There are a lot of people out there teaching taiji that shouldn't be, and the guy in that video is one of them...that is pure tai cheese......or the taiji two step...but not Taijiquan


----------



## oaktree (Mar 10, 2016)

Well he does have quite a decent amount of people training under him. I believe he has a yang form too


----------



## Xue Sheng (Mar 10, 2016)

Yang...hmmm.... got a video..... on second thought...I don't want to see it


----------



## oaktree (Mar 10, 2016)

I think his Yang video is better than his Chen video.


----------



## MyrddinEmrys (Mar 11, 2016)

I watched that guy's Yang style video.  I recognize some of the movements from my own training, but also see key details of movement that are missing.  

It's one of the things I saw in my Bagua teacher and then later my Tai Chi teacher:  a greater level of nuance to movements that might otherwise be done very simplistically.  I think, sometimes, that I can or have seen something similar in videos of animals.  The body is made of lots of smaller pieces and usually people only move the big ones or move several pieces as one unit, but with certain martial artists and animals, more of those smaller pieces are moving individually, but still in a way that is in harmony or is coordinated with the rest of the moving pieces making up the whole body.  (I can try to describe examples, if anyone wants me to, but I do not have a camera so I can't really demonstrate myself.)  Sometimes I can see it in people's Bagua videos, sometimes I don't.  I have less experience with Tai Chi, so it's harder to tell sometimes, at least for me.  Also, sometimes things are easier to see in person than in a video.  

With that said, looking at that guy's Tai Chi videos, he probably does not know that he does not know.  And most new students, unfortunately, won't know it either, thus wasting time and money.  This makes me sad.  

Shifting back to Bagua discussions...when you walk the circle holding a static upper body posture and look towards the center, do you turn mostly just the neck to face the center, turn a little bit at the waist towards the center, or does your whole back twist as you face the center?  Is it a style or personal preference, and is there a reason for this preference?  Any other thoughts on the benefits of circle walking or what it can teach  you?  I ask, since Bagua doesn't seem to get discussed much, and I feel inclined to pick your brain to compare ideas.


----------



## oaktree (Mar 11, 2016)

When I walk circle the toe out causes the waist to turn towards the circle when I toe in the waist turns resulting in the upper body turning and finally the neck.
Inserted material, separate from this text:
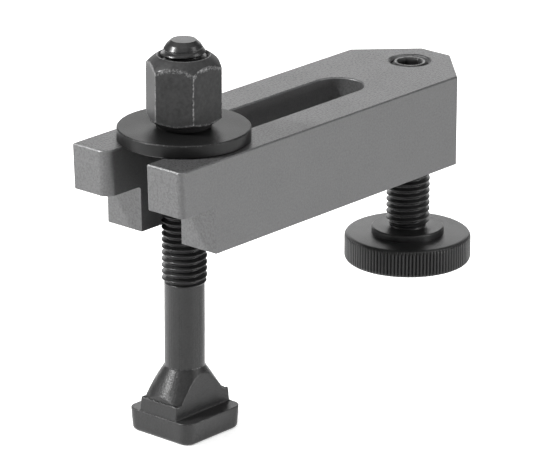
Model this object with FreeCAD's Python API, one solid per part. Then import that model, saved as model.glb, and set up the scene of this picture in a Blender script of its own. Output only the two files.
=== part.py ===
import FreeCAD, Part
import math
import os

V = FreeCAD.Vector

# Frame: the origin lies on the bolt's axis at the underside of its T-head.
# +Z runs up the bolt and +X towards the rear of the bar. All sizes in millimetres.

# Thread shared by the bolt, the nut and the support screw
thread_diameter = 12.0
thread_fit = 0.05

# Clamping bar
bar_underside = 55.4
bar_length = 125.0
bar_width = 38.0
bar_height = 25.0
bar_edge_bevel = 0.35
nose_overhang = 22.0
nose_thickness = 12.5
nose_depth = 13.0
nose_lean = 0.6
step_lean = 0.3
step_fillet = 1.0
prong_slot_corner = 3.0
prong_side_corner = 1.7
prong_sharp_corner = 0.4
rear_end_width = 10.0
slot_play = 1.0
support_hole_from_rear = 11.25
slot_end_to_support_hole = 23.25

# T-slot bolt
head_width = 22.0
head_height = 6.3
head_draft = 0.35
head_corner_radius = 3.0
head_foot_radius = 1.0
head_top_bevel = 0.25
neck_length = 21.2
neck_width = 12.9
neck_height = 3.7
taper_diameter = 21.1
taper_height = 8.2
end_draft = 1.2
flank_draft = 0.25
shank_inset = 0.65
thread_length = 66.2
runout_length = 0.8
bolt_above_nut = 4.0
point_inset = 2.55
point_length = 3.4

# Washer
washer_diameter = 35.0
washer_play = 0.5
washer_thickness = 3.6
washer_bevel = 0.3

# Hexagon nut
nut_flats = 17.8
nut_height = 19.2
nut_turn = 56.3
nut_dome_radius = 13.0
nut_mouth_flare = 0.7
nut_crown_land = 0.35
nut_seat_inset = 0.9
nut_seat_height = 1.3
nut_foot_slope = 35.0

# Support screw
screw_length = 57.0
screw_recess = 0.2
screw_end_bevel = 1.2
foot_diameter = 35.0
foot_height = 7.8
foot_bevel = 1.0
knurl_pitch = 1.0
knurl_depth = 0.42
knurl_crest_share = 0.4
collar_diameter = 20.0
collar_height = 1.9
collar_bevel = 0.6
undercut_inset = 1.05
undercut_height = 1.5
socket_flats = 6.0
socket_depth = 7.0
socket_mouth_margin = 0.2

# How far a cutter or a turning blank reaches past the piece that it shapes
overrun = 2.0

# Places worked out from the sizes
thread_radius = thread_diameter / 2.0
tapped_radius = thread_radius + thread_fit
bar_top = bar_underside + bar_height
nose_front = -nose_overhang
nose_underside = bar_top - nose_thickness
bar_rear = nose_front + bar_length
slot_half_width = thread_radius + slot_play
support_x = bar_rear - support_hole_from_rear
slot_arc_x = support_x - slot_end_to_support_hole - slot_half_width
neck_top = head_height + neck_height
washer_base = bar_top
nut_base = washer_base + washer_thickness
bolt_length = nut_base + nut_height + bolt_above_nut
screw_base = bar_top - screw_recess - screw_length


def polygon_face(points):
    """Face inside a closed polygon."""
    return Part.Face(Part.makePolygon(points + [points[0]]))


def turned(profile):
    """Solid of revolution about Z from the (radius, height) corners of its half section."""
    face = polygon_face([V(radius, 0, height) for radius, height in profile])
    return face.revolve(V(0, 0, 0), V(0, 0, 1), 360)


def hexagon(flats, base, height, turn=0.0):
    """Upright hexagonal prism about Z, with one corner at the given angle from +X."""
    corner_radius = flats / math.sqrt(3.0)
    points = []
    for side in range(6):
        angle = math.radians(turn + 60.0 * side)
        points.append(V(corner_radius * math.cos(angle), corner_radius * math.sin(angle), base))
    return polygon_face(points).extrude(V(0, 0, height))


def drafted_block(foot_size, top_size, base, height):
    """Upright block about Z whose foot and top rectangles differ; sizes are (along X, along Y)."""
    foot_x, foot_y = (size / 2.0 for size in foot_size)
    top_x, top_y = (size / 2.0 for size in top_size)
    block = Part.makeWedge(-foot_x, 0, -foot_y, -top_y, -top_x, foot_x, height, foot_y, top_y, top_x)
    block.rotate(V(0, 0, 0), V(1, 0, 0), 90)
    return block.translated(V(0, 0, base))


def edges_between(shape, low, high):
    """Edges of a shape whose own lowest and highest points lie at two heights."""
    close = 1e-4
    return [
        edge
        for edge in shape.Edges
        if abs(edge.BoundBox.ZMin - low) < close and abs(edge.BoundBox.ZMax - high) < close
    ]


def nose_corner(shape, y):
    """Upright edges at the front of the nose that stand at one place across the bar."""
    middle = nose_front + nose_lean / 2.0
    reach = nose_lean / 2.0 + prong_sharp_corner / 2.0
    return [
        edge
        for edge in edges_between(shape, nose_underside, bar_top)
        if abs(edge.CenterOfMass.y - y) < 0.01 and abs(edge.CenterOfMass.x - middle) < reach
    ]


def bar_side_view():
    """Side view of the bar: a stepped nose whose front faces lean back towards the bottom."""
    step_x = nose_front + nose_depth
    lean = math.atan2(step_lean, nose_underside - bar_underside)
    centre = V(step_x - step_fillet, 0, nose_underside - step_fillet)

    def on_fillet(angle):
        return centre + V(step_fillet * math.cos(angle), 0, step_fillet * math.sin(angle))

    fillet_foot = on_fillet(lean)
    fillet_top = on_fillet(math.pi / 2.0)
    fillet_middle = on_fillet((lean + math.pi / 2.0) / 2.0)
    step_drop = fillet_foot.z - bar_underside
    nose_top = V(nose_front, 0, bar_top)
    nose_foot = V(nose_front + nose_lean, 0, nose_underside)
    step_foot = V(fillet_foot.x + step_drop * math.tan(lean), 0, bar_underside)
    rear_foot = V(bar_rear, 0, bar_underside)
    rear_top = V(bar_rear, 0, bar_top)
    edges = [
        Part.makeLine(nose_top, nose_foot),
        Part.makeLine(nose_foot, fillet_top),
        Part.Arc(fillet_top, fillet_middle, fillet_foot).toShape(),
        Part.makeLine(fillet_foot, step_foot),
        Part.makeLine(step_foot, rear_foot),
        Part.makeLine(rear_foot, rear_top),
        Part.makeLine(rear_top, nose_top),
    ]
    return Part.Face(Part.Wire(edges))


def slot_cutter():
    """Cutter for the slot that is open at the nose and round at its rear end."""
    mouth_x = nose_front - overrun
    near_mouth = V(mouth_x, -slot_half_width, bar_underside)
    near_end = V(slot_arc_x, -slot_half_width, bar_underside)
    tip = V(slot_arc_x + slot_half_width, 0, bar_underside)
    far_end = V(slot_arc_x, slot_half_width, bar_underside)
    far_mouth = V(mouth_x, slot_half_width, bar_underside)
    edges = [
        Part.makeLine(near_mouth, near_end),
        Part.Arc(near_end, tip, far_end).toShape(),
        Part.makeLine(far_end, far_mouth),
        Part.makeLine(far_mouth, near_mouth),
    ]
    return Part.Face(Part.Wire(edges)).extrude(V(0, 0, bar_height))


def rear_corner_cutter(side):
    """Cutter for one 45 degree rear corner, on the -Y side for -1 and the +Y side for +1."""
    half_width = bar_width / 2.0
    leg = half_width - rear_end_width / 2.0
    points = [
        V(bar_rear - leg, side * half_width, bar_underside),
        V(bar_rear, side * half_width, bar_underside),
        V(bar_rear, side * (half_width - leg), bar_underside),
    ]
    return polygon_face(points).extrude(V(0, 0, bar_height))


def make_clamp_bar():
    """Forked bar: stepped nose, open slot, cut rear corners and the tapped hole."""
    half_width = bar_width / 2.0
    side_view = bar_side_view().translated(V(0, -half_width, 0))
    bar = side_view.extrude(V(0, bar_width, 0))
    bar = bar.cut([rear_corner_cutter(-1), rear_corner_cutter(1), slot_cutter()])
    rounded_corners = (
        (prong_slot_corner, slot_half_width),
        (prong_side_corner, -half_width),
        (prong_sharp_corner, -slot_half_width),
        (prong_sharp_corner, half_width),
    )
    for radius, y in rounded_corners:
        bar = bar.makeFillet(radius, nose_corner(bar, y))
    bar = bar.makeChamfer(bar_edge_bevel, edges_between(bar, bar_top, bar_top))
    hole = Part.makeCylinder(tapped_radius, bar_height, V(support_x, 0, bar_underside))
    return bar.cut(hole)


def make_t_slot_bolt():
    """Forged bolt: square head, drafted neck for the T-slot, coned root, shank and thread."""
    head_foot = head_width - 2.0 * head_draft
    head = drafted_block((head_foot, head_foot), (head_width, head_width), 0.0, head_height)
    head = head.makeFillet(head_corner_radius, edges_between(head, 0.0, head_height))
    head = head.makeFillet(head_foot_radius, edges_between(head, 0.0, 0.0))
    head = head.makeChamfer(head_top_bevel, edges_between(head, head_height, head_height))
    shank_radius = thread_radius - shank_inset
    taper_top = neck_top + taper_height
    corner_reach = (neck_length + neck_width) / 2.0
    round_blank = turned(
        [
            (0, head_height),
            (corner_reach, head_height),
            (corner_reach, neck_top),
            (taper_diameter / 2.0, neck_top),
            (shank_radius, taper_top),
            (0, taper_top),
        ]
    )
    root_foot = (neck_length, neck_width)
    root_top = (neck_length - 2.0 * end_draft, neck_width - 2.0 * flank_draft)
    root_block = drafted_block(root_foot, root_top, head_height, neck_height + taper_height)
    root = round_blank.common(root_block)
    shank_end = bolt_length - thread_length
    stem = turned(
        [
            (0, neck_top),
            (shank_radius, neck_top),
            (shank_radius, shank_end),
            (thread_radius, shank_end + runout_length),
            (thread_radius, bolt_length - point_length),
            (thread_radius - point_inset, bolt_length),
            (0, bolt_length),
        ]
    )
    return head.fuse([root, stem]).removeSplitter()


def make_washer():
    """Flat turned washer with broken edges."""
    bore_radius = thread_radius + washer_play
    rim_radius = washer_diameter / 2.0
    washer = turned(
        [
            (bore_radius + washer_bevel, 0),
            (rim_radius - washer_bevel, 0),
            (rim_radius, washer_bevel),
            (rim_radius, washer_thickness - washer_bevel),
            (rim_radius - washer_bevel, washer_thickness),
            (bore_radius + washer_bevel, washer_thickness),
            (bore_radius, washer_thickness - washer_bevel),
            (bore_radius, washer_bevel),
        ]
    )
    return washer.translated(V(0, 0, washer_base))


def make_clamp_nut():
    """Tall hexagon nut: domed crown, coned lower end on a turned seat, tapped bore."""
    blank_radius = nut_flats / math.sqrt(3.0) + overrun
    seat_radius = nut_flats / 2.0 - nut_seat_inset
    cone_rise = (blank_radius - seat_radius) * math.tan(math.radians(nut_foot_slope))
    blank = turned(
        [
            (0, 0),
            (seat_radius, 0),
            (seat_radius, nut_seat_height),
            (blank_radius, nut_seat_height + cone_rise),
            (blank_radius, nut_height),
            (0, nut_height),
        ]
    )
    mouth_radius = thread_radius + nut_mouth_flare
    crown_radius = mouth_radius + nut_crown_land
    dome_centre = nut_height - math.sqrt(nut_dome_radius**2 - crown_radius**2)
    dome = Part.makeSphere(nut_dome_radius, V(0, 0, dome_centre))
    dome = dome.fuse(Part.makeCylinder(blank_radius, dome_centre))
    mouth_depth = mouth_radius - tapped_radius
    bore = turned(
        [
            (0, 0),
            (mouth_radius, 0),
            (tapped_radius, mouth_depth),
            (tapped_radius, nut_height - mouth_depth),
            (mouth_radius, nut_height),
            (0, nut_height),
        ]
    )
    nut = hexagon(nut_flats, 0, nut_height, nut_turn).common(blank).common(dome).cut(bore)
    return nut.translated(V(0, 0, nut_base))


def knurled_disc(radius, height):
    """Disc with straight knurl teeth all round: narrow flat crests and sharp roots."""
    teeth = round(2.0 * math.pi * radius / knurl_pitch)
    tooth_angle = 2.0 * math.pi / teeth
    half_crest = tooth_angle * knurl_crest_share / 2.0
    root_radius = radius - knurl_depth
    points = []
    for tooth in range(teeth):
        middle = tooth * tooth_angle
        for corner_radius, angle in (
            (radius, middle - half_crest),
            (radius, middle + half_crest),
            (root_radius, middle + tooth_angle / 2.0),
        ):
            points.append(V(corner_radius * math.cos(angle), corner_radius * math.sin(angle), 0))
    return polygon_face(points).extrude(V(0, 0, height))


def make_support_screw():
    """Turned screw: knurled foot, collar, undercut, threaded stud and hexagon socket."""
    foot_radius = foot_diameter / 2.0
    foot_blank = Part.makeCylinder(foot_radius, foot_height)
    foot_blank = foot_blank.makeChamfer(foot_bevel, foot_blank.Edges)
    foot = knurled_disc(foot_radius, foot_height).common(foot_blank)
    collar_radius = collar_diameter / 2.0
    collar_top = foot_height + collar_height
    undercut_radius = thread_radius - undercut_inset
    undercut_top = collar_top + undercut_height
    stud = turned(
        [
            (0, 0),
            (collar_radius, 0),
            (collar_radius, collar_top - collar_bevel),
            (collar_radius - collar_bevel, collar_top),
            (undercut_radius, collar_top),
            (undercut_radius, undercut_top),
            (thread_radius, undercut_top + undercut_inset),
            (thread_radius, screw_length - screw_end_bevel),
            (thread_radius - screw_end_bevel, screw_length),
            (0, screw_length),
        ]
    )
    socket_mouth = socket_flats / math.sqrt(3.0) + socket_mouth_margin
    mouth = Part.makeCone(0, socket_mouth, socket_mouth, V(0, 0, screw_length - socket_mouth))
    socket = hexagon(socket_flats, screw_length - socket_depth, socket_depth)
    screw = foot.fuse(stud.cut([socket, mouth]))
    return screw.translated(V(support_x, 0, screw_base))


PARTS = {
    "clamp_bar": make_clamp_bar,
    "t_slot_bolt": make_t_slot_bolt,
    "washer": make_washer,
    "clamp_nut": make_clamp_nut,
    "support_screw": make_support_screw,
}

os.makedirs("parts", exist_ok=True)
for name, make in PARTS.items():
    solid = make().Solids[0]
    solid.exportStep("parts/" + name + ".step")
    box = solid.BoundBox
    print(name, solid.isValid(), round(solid.Volume, 1))
    print("   ", [round(v, 2) for v in (box.XMin, box.XMax, box.YMin, box.YMax, box.ZMin, box.ZMax)])
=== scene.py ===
"""Looks of a forked strap clamp: milled bar, T-slot bolt, washer, nut and support screw."""

import logging
import math
from dataclasses import dataclass, field, replace
from enum import Enum
from typing import Callable, Mapping, Optional, Sequence, Union

import bmesh
import bpy
import numpy as np
from mathutils import Matrix, Vector, noise


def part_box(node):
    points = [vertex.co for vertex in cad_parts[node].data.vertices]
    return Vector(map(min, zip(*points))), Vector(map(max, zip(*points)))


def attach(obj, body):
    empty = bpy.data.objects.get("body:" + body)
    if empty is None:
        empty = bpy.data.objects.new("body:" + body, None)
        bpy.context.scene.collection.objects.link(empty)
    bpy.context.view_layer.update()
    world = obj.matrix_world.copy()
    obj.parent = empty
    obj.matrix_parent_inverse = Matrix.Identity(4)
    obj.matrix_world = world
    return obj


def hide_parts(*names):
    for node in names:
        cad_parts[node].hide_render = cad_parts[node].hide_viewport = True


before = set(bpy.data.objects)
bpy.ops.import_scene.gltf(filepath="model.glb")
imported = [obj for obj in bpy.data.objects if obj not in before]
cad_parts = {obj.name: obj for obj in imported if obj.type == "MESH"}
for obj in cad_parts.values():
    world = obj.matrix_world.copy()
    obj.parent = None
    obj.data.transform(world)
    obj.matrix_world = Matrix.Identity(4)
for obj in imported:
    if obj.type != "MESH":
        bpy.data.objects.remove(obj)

log = logging.getLogger("strap_clamp")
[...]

So it is the angle of the footing resulting in the leg turning the waist and up the spine. In a Qigong way the kidneys and ming men are in constant rotation with the Dan tian In my theory each step and focus can be on the yongquan point and follow up the Kidney jing luo just as say holding posture with arms out can help with the heart and lung jingluo. 

 The way I see doing forms is like a tree, The root(below the yongquan point, yi) is the most important, the trunk(legs and waist) are second important Branches are the (upper arms and chest area) and finally the leaves(hand and fingers) I think in circle walking we want to be as natural as possible but in the principles of a relaxed posture following the formula of 1.The Bai hui point feels like a string pulling up 2. The neck area especially around Feng Chi point and Jade pillow point are relaxed, 3. The shoulders are round and sunk 4. Elbows drop as as if placed on a plate to hold it 5.wrist are peng 6. have almost like a squeezing feel to it so that way the Qi is flowing freely. 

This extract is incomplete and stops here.